Extract the listing below in full, unchanged.

* Start *

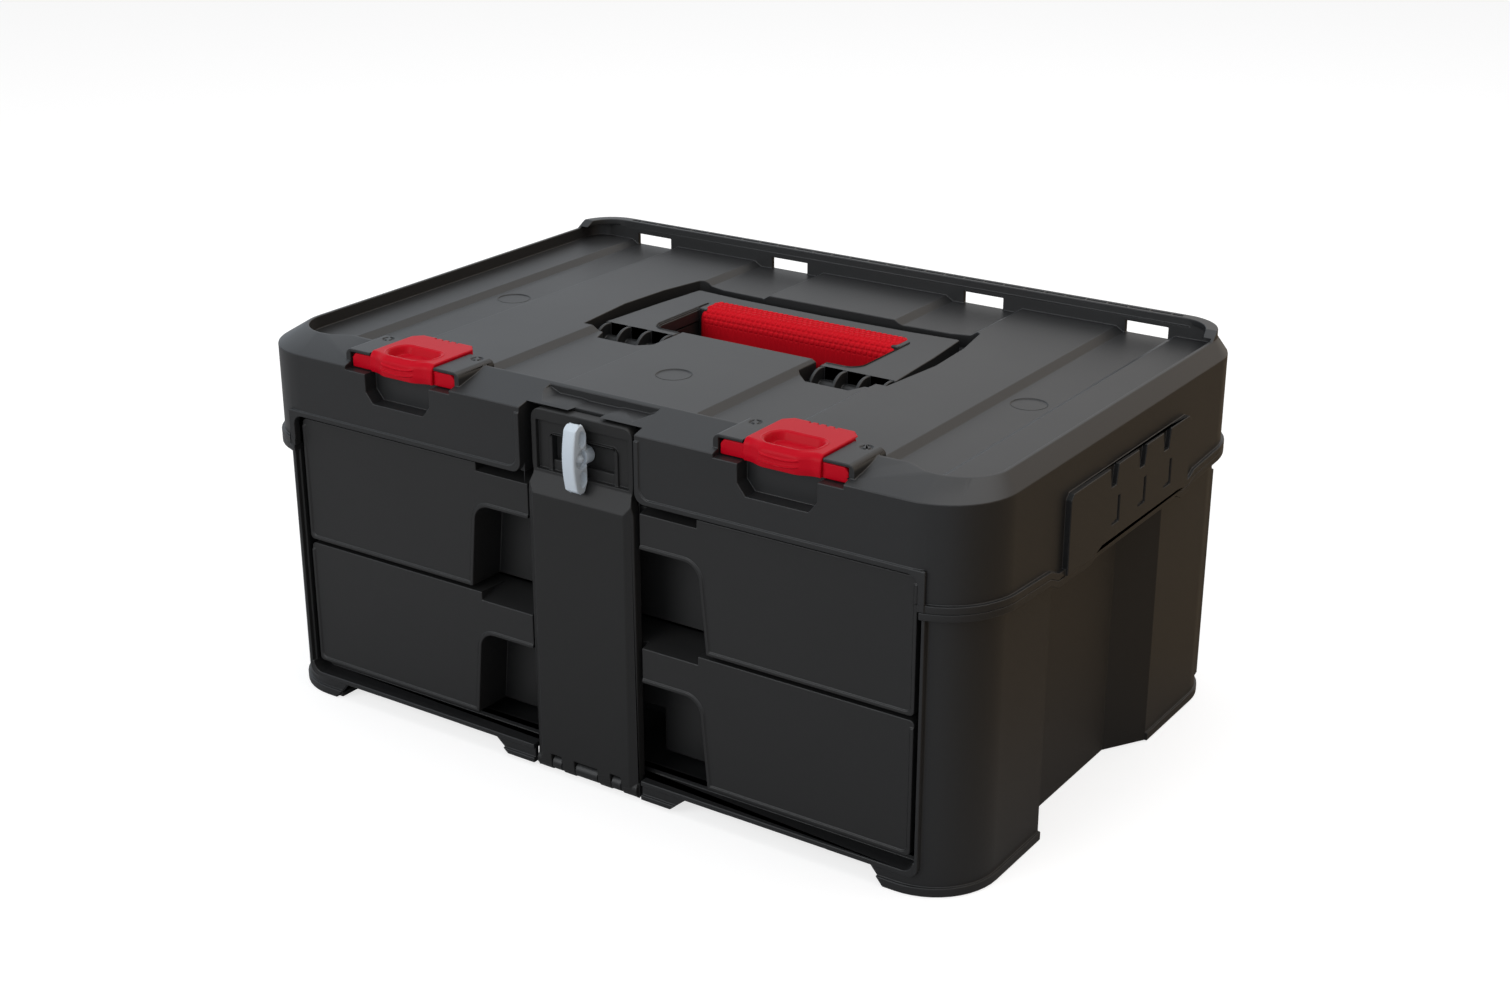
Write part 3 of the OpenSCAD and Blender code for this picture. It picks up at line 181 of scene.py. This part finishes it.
def moulded_grain_group():
    """Grain of a spark-eroded mould: fine noise makes the bump, and slow noise moves the colour up and down
    by a share of Mottle and the roughness by half of that."""
    group = bpy.data.node_groups.new("moulded grain", "ShaderNodeTree")
    for way, name, kind in (("INPUT", "Colour", "Color"), ("INPUT", "Roughness", "Float"),
                            ("INPUT", "Grain Size", "Float"), ("INPUT", "Grain Depth", "Float"),
                            ("INPUT", "Mottle", "Float"), ("OUTPUT", "Colour", "Color"),
                            ("OUTPUT", "Roughness", "Float"), ("OUTPUT", "Normal", "Vector")):
        group.interface.new_socket(name=name, in_out=way, socket_type=f"NodeSocket{kind}")
    link = group.links.new
    given = group.nodes.new("NodeGroupInput")
    result = group.nodes.new("NodeGroupOutput")
    place = add_node(group, "TexCoord")
    fine = add_node(group, "TexNoise", {"Detail": 3.0, "Roughness": 0.6})
    link(place.outputs["Object"], fine.inputs["Vector"])
    link(given.outputs["Grain Size"], fine.inputs["Scale"])
    bump = add_node(group, "Bump", {"Strength": 0.6})
    link(given.outputs["Grain Depth"], bump.inputs["Distance"])
    link(fine.outputs["Fac"], bump.inputs["Height"])
    link(bump.outputs["Normal"], result.inputs["Normal"])
    slow = add_node(group, "TexNoise", {"Scale": 14.0, "Detail": 5.0})
    link(place.outputs["Object"], slow.inputs["Vector"])
    centred = add_node(group, "Math", {1: 0.5}, operation="SUBTRACT")
    link(slow.outputs["Fac"], centred.inputs[0])
    spread = add_node(group, "Math", operation="MULTIPLY")
    link(centred.outputs[0], spread.inputs[0])
    link(given.outputs["Mottle"], spread.inputs[1])
    about_one = add_node(group, "Math", {1: 1.0}, operation="ADD")
    link(spread.outputs[0], about_one.inputs[0])
    tint = add_node(group, "VectorMath", operation="SCALE")
    link(given.outputs["Colour"], tint.inputs[0])
    link(about_one.outputs[0], tint.inputs["Scale"])
    link(tint.outputs["Vector"], result.inputs["Colour"])
    gloss = add_node(group, "Math", {1: 0.5}, operation="MULTIPLY_ADD")
    link(spread.outputs[0], gloss.inputs[0])
    link(given.outputs["Roughness"], gloss.inputs[2])
    link(gloss.outputs[0], result.inputs["Roughness"])
    return group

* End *

TASK SOLUTION:
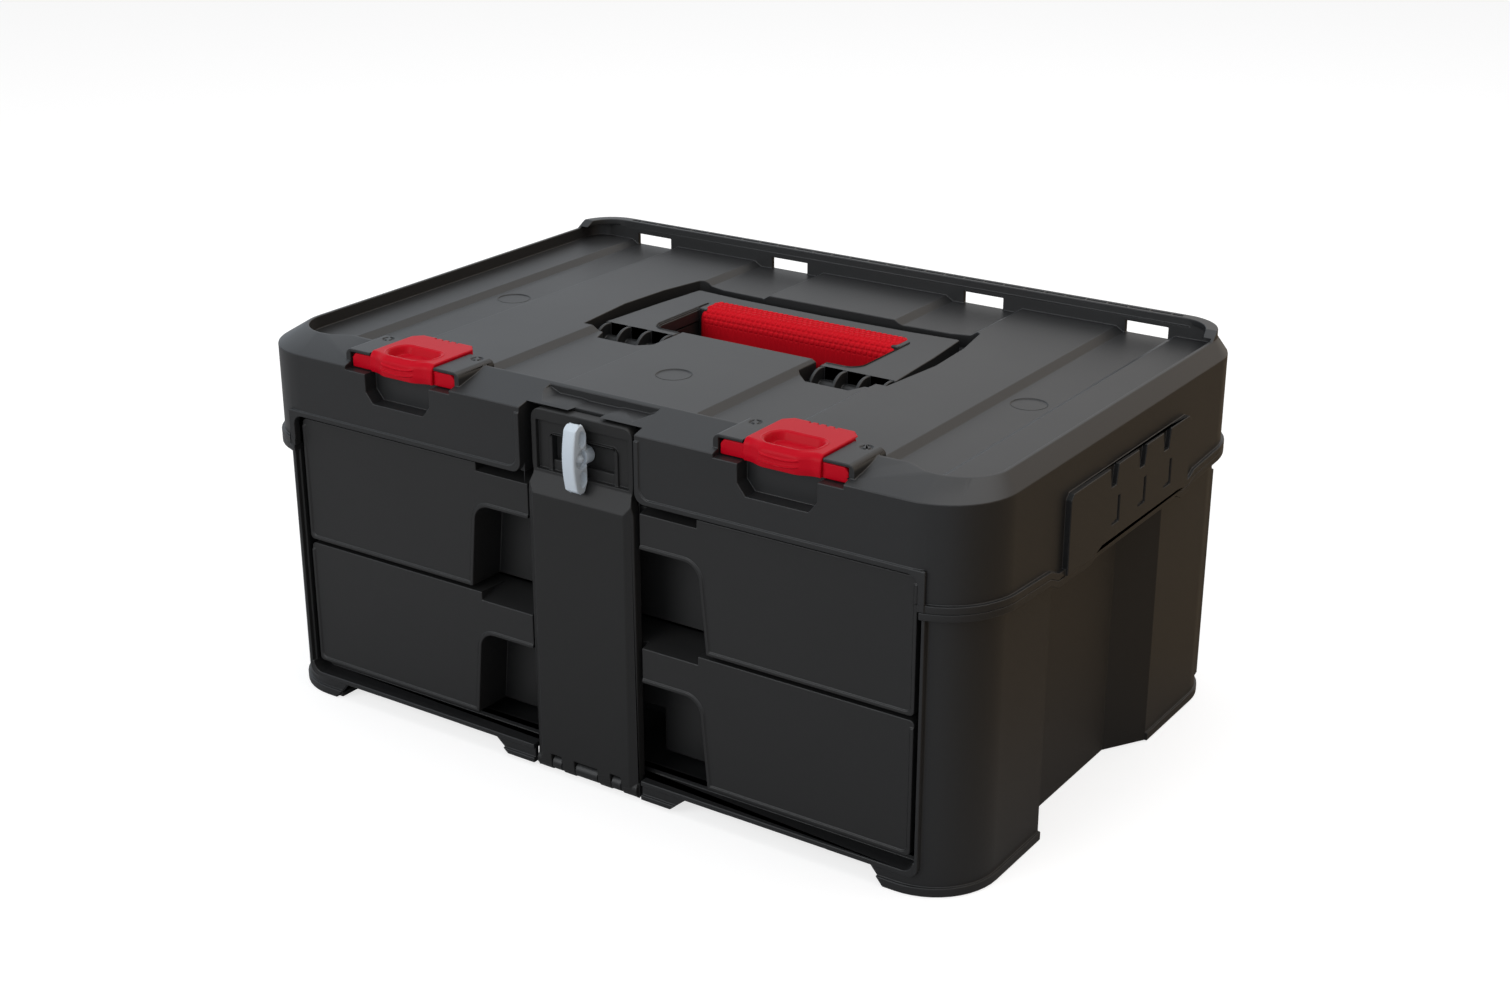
Write part 3 of the OpenSCAD and Blender code for this picture. It picks up at line 181 of scene.py. This part finishes it.
def moulded_grain_group():
    """Grain of a spark-eroded mould: fine noise makes the bump, and slow noise moves the colour up and down
    by a share of Mottle and the roughness by half of that."""
    group = bpy.data.node_groups.new("moulded grain", "ShaderNodeTree")
    for way, name, kind in (("INPUT", "Colour", "Color"), ("INPUT", "Roughness", "Float"),
                            ("INPUT", "Grain Size", "Float"), ("INPUT", "Grain Depth", "Float"),
                            ("INPUT", "Mottle", "Float"), ("OUTPUT", "Colour", "Color"),
                            ("OUTPUT", "Roughness", "Float"), ("OUTPUT", "Normal", "Vector")):
        group.interface.new_socket(name=name, in_out=way, socket_type=f"NodeSocket{kind}")
    link = group.links.new
    given = group.nodes.new("NodeGroupInput")
    result = group.nodes.new("NodeGroupOutput")
    place = add_node(group, "TexCoord")
    fine = add_node(group, "TexNoise", {"Detail": 3.0, "Roughness": 0.6})
    link(place.outputs["Object"], fine.inputs["Vector"])
    link(given.outputs["Grain Size"], fine.inputs["Scale"])
    bump = add_node(group, "Bump", {"Strength": 0.6})
    link(given.outputs["Grain Depth"], bump.inputs["Distance"])
    link(fine.outputs["Fac"], bump.inputs["Height"])
    link(bump.outputs["Normal"], result.inputs["Normal"])
    slow = add_node(group, "TexNoise", {"Scale": 14.0, "Detail": 5.0})
    link(place.outputs["Object"], slow.inputs["Vector"])
    centred = add_node(group, "Math", {1: 0.5}, operation="SUBTRACT")
    link(slow.outputs["Fac"], centred.inputs[0])
    spread = add_node(group, "Math", operation="MULTIPLY")
    link(centred.outputs[0], spread.inputs[0])
    link(given.outputs["Mottle"], spread.inputs[1])
    about_one = add_node(group, "Math", {1: 1.0}, operation="ADD")
    link(spread.outputs[0], about_one.inputs[0])
    tint = add_node(group, "VectorMath", operation="SCALE")
    link(given.outputs["Colour"], tint.inputs[0])
    link(about_one.outputs[0], tint.inputs["Scale"])
    link(tint.outputs["Vector"], result.inputs["Colour"])
    gloss = add_node(group, "Math", {1: 0.5}, operation="MULTIPLY_ADD")
    link(spread.outputs[0], gloss.inputs[0])
    link(given.outputs["Roughness"], gloss.inputs[2])
    link(gloss.outputs[0], result.inputs["Roughness"])
    return group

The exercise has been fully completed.